Collected data:
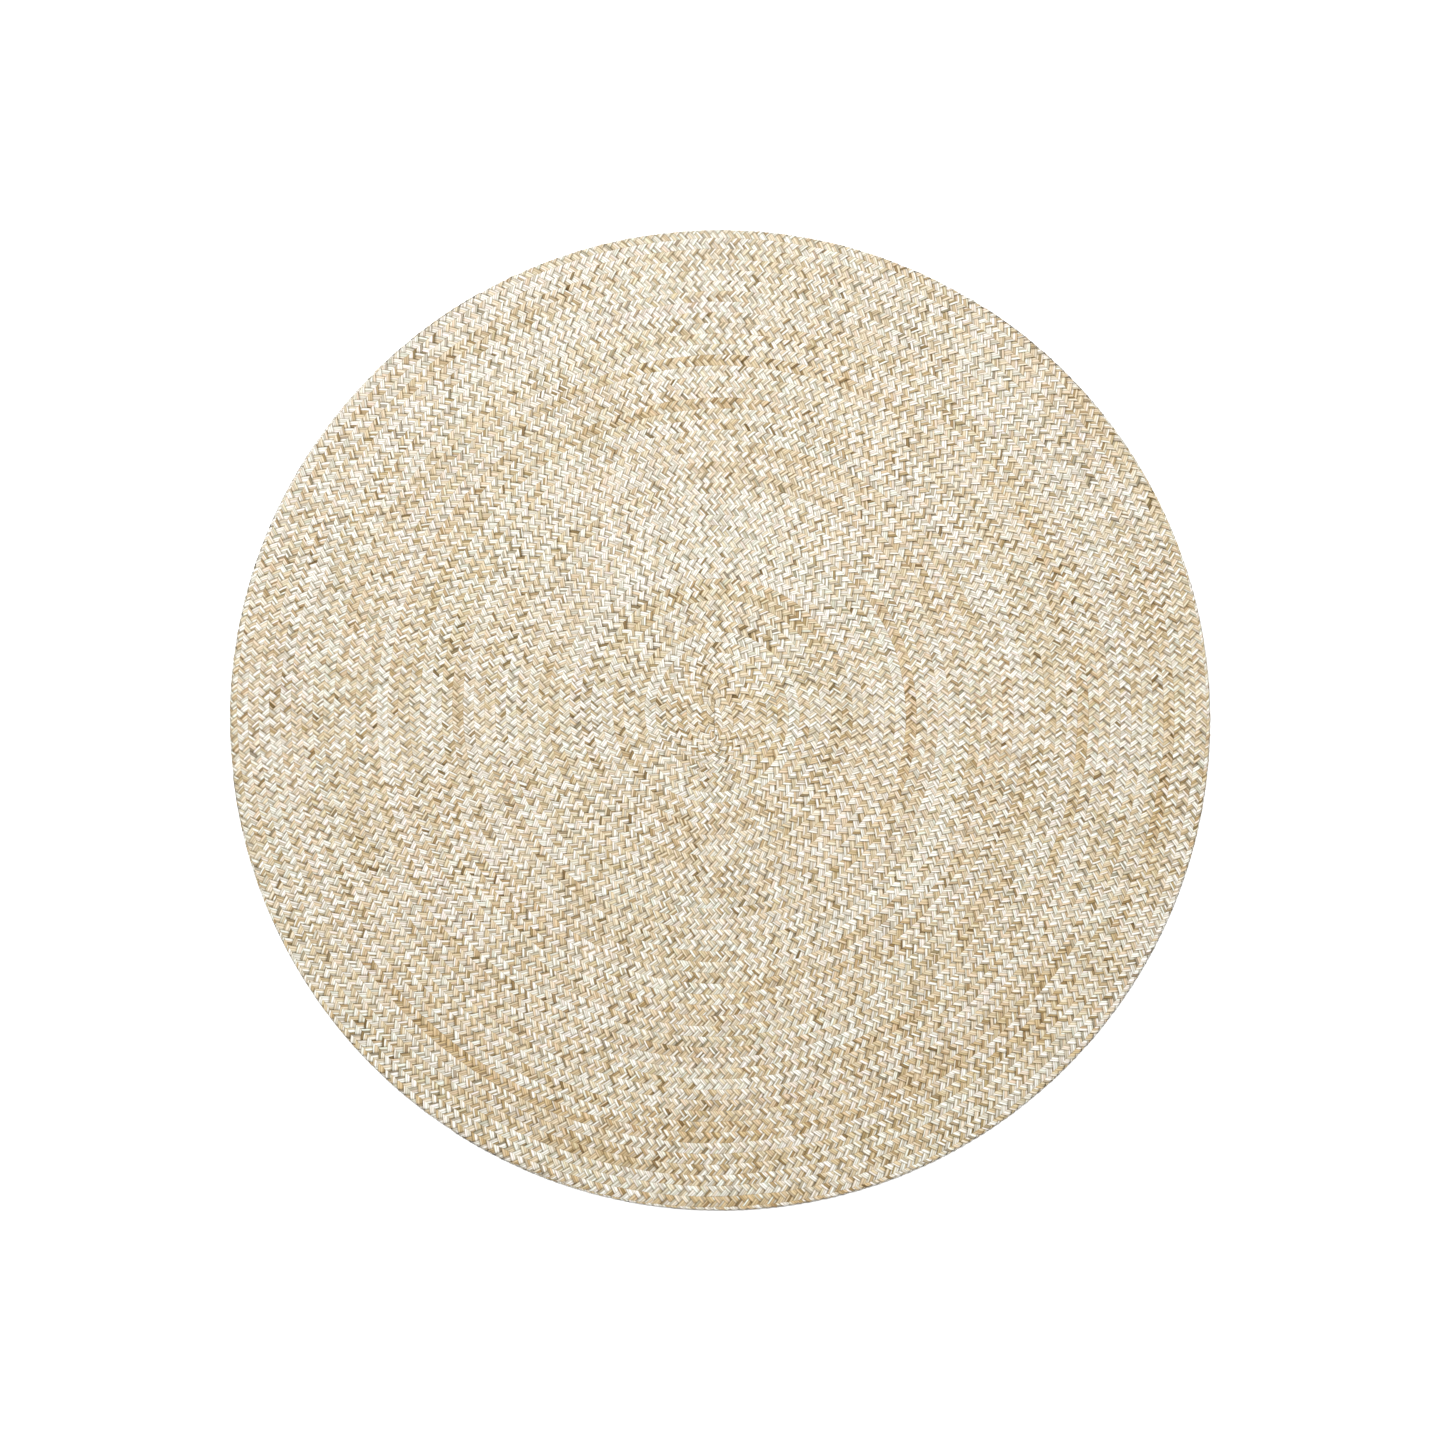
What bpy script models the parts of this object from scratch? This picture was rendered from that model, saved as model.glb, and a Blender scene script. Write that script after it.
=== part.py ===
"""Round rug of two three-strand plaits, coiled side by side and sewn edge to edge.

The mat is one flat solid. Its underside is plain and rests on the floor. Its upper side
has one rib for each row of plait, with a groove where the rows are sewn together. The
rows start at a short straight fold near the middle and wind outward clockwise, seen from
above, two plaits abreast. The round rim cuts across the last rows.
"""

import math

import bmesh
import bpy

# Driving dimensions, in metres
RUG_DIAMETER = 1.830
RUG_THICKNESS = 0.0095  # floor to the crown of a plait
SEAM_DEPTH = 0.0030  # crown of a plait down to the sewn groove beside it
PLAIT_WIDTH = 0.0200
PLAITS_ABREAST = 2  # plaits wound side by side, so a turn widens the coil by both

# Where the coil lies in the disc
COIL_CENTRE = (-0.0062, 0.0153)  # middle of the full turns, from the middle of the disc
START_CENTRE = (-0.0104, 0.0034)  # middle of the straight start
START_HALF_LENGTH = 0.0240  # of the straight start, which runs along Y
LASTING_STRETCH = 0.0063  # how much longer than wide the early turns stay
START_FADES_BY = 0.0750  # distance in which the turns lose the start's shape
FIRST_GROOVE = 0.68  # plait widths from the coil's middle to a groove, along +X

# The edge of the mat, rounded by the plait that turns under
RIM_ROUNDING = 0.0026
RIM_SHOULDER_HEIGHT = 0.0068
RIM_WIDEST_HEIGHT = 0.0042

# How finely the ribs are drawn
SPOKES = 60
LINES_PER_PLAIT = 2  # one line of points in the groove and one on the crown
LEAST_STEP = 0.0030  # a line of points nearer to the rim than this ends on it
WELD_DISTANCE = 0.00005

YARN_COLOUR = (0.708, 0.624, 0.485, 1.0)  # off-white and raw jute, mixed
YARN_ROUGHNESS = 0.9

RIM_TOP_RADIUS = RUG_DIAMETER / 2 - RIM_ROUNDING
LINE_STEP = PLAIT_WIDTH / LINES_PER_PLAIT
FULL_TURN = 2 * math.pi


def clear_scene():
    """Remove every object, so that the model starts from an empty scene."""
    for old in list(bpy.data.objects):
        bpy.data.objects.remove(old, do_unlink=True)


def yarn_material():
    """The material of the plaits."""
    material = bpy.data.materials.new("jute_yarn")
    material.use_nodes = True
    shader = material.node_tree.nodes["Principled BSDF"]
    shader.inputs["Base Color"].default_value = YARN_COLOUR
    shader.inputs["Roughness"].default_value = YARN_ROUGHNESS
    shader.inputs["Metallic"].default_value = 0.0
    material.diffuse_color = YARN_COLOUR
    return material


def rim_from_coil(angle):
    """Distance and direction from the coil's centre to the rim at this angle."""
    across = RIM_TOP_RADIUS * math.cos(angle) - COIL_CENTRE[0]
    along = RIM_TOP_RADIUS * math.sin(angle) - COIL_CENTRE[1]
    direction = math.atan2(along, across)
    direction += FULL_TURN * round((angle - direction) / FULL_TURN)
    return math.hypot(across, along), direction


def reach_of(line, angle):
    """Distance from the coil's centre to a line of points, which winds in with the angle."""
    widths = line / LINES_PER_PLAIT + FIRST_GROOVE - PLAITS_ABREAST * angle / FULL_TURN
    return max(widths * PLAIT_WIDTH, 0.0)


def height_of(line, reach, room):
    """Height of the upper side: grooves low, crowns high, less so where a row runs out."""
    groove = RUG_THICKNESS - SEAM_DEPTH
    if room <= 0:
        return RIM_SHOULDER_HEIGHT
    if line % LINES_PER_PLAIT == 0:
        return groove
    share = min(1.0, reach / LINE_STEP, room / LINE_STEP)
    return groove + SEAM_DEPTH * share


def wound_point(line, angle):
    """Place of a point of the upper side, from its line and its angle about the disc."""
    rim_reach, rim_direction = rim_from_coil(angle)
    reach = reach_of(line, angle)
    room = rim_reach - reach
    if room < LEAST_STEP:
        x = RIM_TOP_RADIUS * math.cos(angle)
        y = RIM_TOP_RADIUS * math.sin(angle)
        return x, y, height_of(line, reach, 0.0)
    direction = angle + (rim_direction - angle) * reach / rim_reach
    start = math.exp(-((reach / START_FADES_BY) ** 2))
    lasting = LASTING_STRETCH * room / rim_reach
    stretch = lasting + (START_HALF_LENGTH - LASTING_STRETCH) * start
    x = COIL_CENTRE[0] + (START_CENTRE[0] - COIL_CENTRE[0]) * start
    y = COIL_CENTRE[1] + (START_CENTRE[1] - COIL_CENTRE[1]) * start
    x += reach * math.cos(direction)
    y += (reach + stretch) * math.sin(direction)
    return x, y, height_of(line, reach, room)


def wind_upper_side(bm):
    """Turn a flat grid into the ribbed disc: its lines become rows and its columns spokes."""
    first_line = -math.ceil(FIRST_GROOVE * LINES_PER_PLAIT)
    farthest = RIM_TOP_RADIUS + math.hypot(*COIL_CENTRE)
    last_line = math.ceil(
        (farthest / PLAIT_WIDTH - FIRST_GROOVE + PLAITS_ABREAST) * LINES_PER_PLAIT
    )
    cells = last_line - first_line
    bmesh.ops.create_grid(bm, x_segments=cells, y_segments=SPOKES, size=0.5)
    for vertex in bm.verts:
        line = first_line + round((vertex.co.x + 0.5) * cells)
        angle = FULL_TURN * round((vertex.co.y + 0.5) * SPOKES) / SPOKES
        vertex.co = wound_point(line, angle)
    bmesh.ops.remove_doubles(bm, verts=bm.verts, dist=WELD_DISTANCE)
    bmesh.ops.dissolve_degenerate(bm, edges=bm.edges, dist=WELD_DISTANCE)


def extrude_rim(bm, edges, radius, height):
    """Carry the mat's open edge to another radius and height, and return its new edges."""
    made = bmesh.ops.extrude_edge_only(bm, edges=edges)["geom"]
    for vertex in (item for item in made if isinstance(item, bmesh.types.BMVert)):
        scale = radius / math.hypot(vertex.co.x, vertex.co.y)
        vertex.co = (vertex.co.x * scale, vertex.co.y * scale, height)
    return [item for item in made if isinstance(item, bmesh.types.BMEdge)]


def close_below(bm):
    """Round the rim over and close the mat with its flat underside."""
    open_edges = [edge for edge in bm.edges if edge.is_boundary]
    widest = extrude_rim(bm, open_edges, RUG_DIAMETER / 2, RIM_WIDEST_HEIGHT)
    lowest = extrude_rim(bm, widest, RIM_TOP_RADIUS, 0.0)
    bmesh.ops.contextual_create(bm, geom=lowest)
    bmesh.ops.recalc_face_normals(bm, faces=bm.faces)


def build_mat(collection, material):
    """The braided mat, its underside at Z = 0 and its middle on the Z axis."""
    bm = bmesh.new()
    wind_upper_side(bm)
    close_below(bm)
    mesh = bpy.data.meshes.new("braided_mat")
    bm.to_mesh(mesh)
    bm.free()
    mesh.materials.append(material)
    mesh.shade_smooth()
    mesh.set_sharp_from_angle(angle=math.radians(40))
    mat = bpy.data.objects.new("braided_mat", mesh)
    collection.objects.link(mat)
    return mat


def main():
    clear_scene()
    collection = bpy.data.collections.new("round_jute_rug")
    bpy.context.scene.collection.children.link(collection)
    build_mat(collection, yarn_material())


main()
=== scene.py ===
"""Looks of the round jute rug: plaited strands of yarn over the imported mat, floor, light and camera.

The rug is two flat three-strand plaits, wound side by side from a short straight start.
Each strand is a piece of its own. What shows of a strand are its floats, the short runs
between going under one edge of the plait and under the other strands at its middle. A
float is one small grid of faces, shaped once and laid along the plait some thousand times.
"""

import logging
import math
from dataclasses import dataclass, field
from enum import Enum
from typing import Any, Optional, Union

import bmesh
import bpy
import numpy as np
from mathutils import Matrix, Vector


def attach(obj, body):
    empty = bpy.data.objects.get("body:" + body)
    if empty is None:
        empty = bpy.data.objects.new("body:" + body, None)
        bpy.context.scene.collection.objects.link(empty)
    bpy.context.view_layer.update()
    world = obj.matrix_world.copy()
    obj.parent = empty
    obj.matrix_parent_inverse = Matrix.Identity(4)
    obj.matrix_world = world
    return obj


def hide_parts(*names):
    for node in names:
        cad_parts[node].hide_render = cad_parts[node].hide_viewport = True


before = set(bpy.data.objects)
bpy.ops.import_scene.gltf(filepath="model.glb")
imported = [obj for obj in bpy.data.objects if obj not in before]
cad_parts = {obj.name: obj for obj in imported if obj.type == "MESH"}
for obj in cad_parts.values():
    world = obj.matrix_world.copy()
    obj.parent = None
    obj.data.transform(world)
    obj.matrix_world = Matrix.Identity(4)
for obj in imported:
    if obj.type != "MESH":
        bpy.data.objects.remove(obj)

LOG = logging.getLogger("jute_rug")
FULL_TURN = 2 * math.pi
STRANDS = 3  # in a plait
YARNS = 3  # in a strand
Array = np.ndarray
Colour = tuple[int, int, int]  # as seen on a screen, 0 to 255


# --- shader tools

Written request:
Quote nothing but the lines that run from the line containing "in imported if" through the line containing "bpy.data.objects.remove(obj)", keeping both of them word for word.

Solution below:
cad_parts = {obj.name: obj for obj in imported if obj.type == "MESH"}
for obj in cad_parts.values():
    world = obj.matrix_world.copy()
    obj.parent = None
    obj.data.transform(world)
    obj.matrix_world = Matrix.Identity(4)
for obj in imported:
    if obj.type != "MESH":
        bpy.data.objects.remove(obj)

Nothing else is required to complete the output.